Direct Path Unloads. Prior releases of Oracle had
introduced the concept of the direct path load, which permits the
server to bypass SQL parsing of INSERT statements so that data can be inserted
directly and with blinding speed into database tables, providing the tables met
certain conditions. Building on this concept,
Oracle 10g adds the capability to perform direct path unloads of
database tables within the same limits that apply for direct path loads.
Writing To External Tables. Oracle 9i Release 2
introduced the ability to read data from files stored outside the
database as external tables using existing Oracle SQL*Loader access
methods. Oracle 10g expands upon this feature by including a new access
method, ORACLE_DATAPUMP,
that allows the server to write directly to an external file.

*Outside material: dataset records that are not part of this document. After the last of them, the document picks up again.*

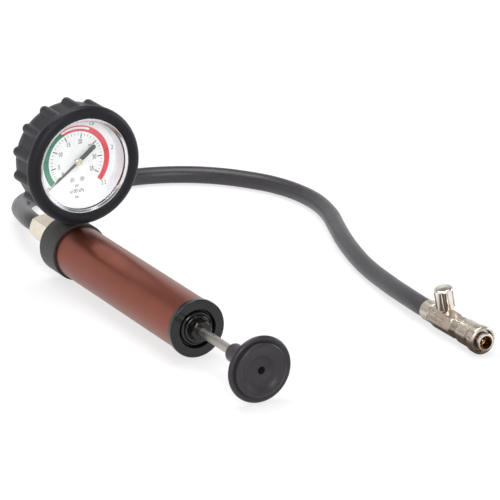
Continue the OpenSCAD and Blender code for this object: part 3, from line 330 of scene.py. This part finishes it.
# Edges that handling has rubbed, 0 where the surface is whole
def build_edge_wear():
    group, given, result = new_group(
        "Edge wear", [("Amount", "NodeSocketFloat", 0.6), ("Break up", "NodeSocketFloat", 350.0)], "Mask")
    geometry = group.nodes.new("ShaderNodeNewGeometry")
    noise = noise_node(group, object_place(group), given["Break up"], 4)
    edge = ramp_node(group, geometry.outputs["Pointiness"], 0.54, 0.66)
    broken = ramp_node(group, noise.outputs["Fac"], 0.35, 0.65)
    both = math_node(group, "MULTIPLY", edge, broken)
    feed(group, result, math_node(group, "MULTIPLY", both, given["Amount"], clamp=True))
    return group


# Fine lines round an axis along X as turning leaves them, or along X where the stretch is low in X
def build_fine_lines():
    group, given, result = new_group(
        "Fine lines",
        [("Pitch scale", "NodeSocketFloat", 2500.0), ("Waver", "NodeSocketFloat", 0.3),
         ("Stretch", "NodeSocketVector", (1.0, 0.03, 0.03))],
        "Height")
    noise = noise_node(group, mapped_place(group, Scale=given["Stretch"]), given["Pitch scale"], 3)
    feed(group, noise.inputs["Distortion"], given["Waver"])
    feed(group, result, noise.outputs["Fac"])
    return group


GROUP_BUILDERS = {
    "mottle": build_mottle,
    "scratches": build_scratches,
    "edge_wear": build_edge_wear,
    "fine_lines": build_fine_lines,
}
GROUPS = {}


def use_group(tree, name, **values):
    """Places a shared group with its own values in a material, and gives the group's output."""
    if name not in GROUPS:
        GROUPS[name] = GROUP_BUILDERS[name]()
    node = tree.nodes.new("ShaderNodeGroup")
    node.node_tree = GROUPS[name]
    for label, value in values.items():
        feed(tree, node.inputs[label.replace("_", " ")], value)
    return node.outputs[0]


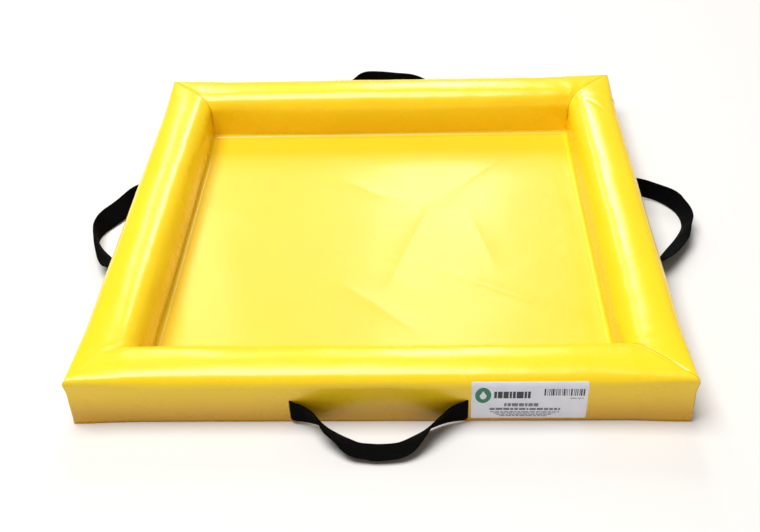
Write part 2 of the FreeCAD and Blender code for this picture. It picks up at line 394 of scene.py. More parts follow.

DataPump Export uses these two enhancements to unload data
extremely quickly. Even better, DataPump needs virtually no assistance in
deciding which method is fastest for exporting data, and is relatively
self-tuning. For example, the concept of direct vs. conventional exports is now
meaningless, and several of the tuning parameters (e.g. BUFFER, RECORDLENGTH)
have been deprecated.
The DataPump engine will choose to write to external tables
over direct path unload whenever a table meets any of the following criteria:
- The table is part of a cluster.
- There is an active trigger on the table.
- Fine-grained access control is enabled for the table for INSERTs.
-
One of the table’s columns has a referential integrity
constraint. -
The table has an LOB column, and that LOB column has a domain
index. -
The table contains a BFILE column or VARRAY column, and
those column(s) have an embedded, opaque TYPE.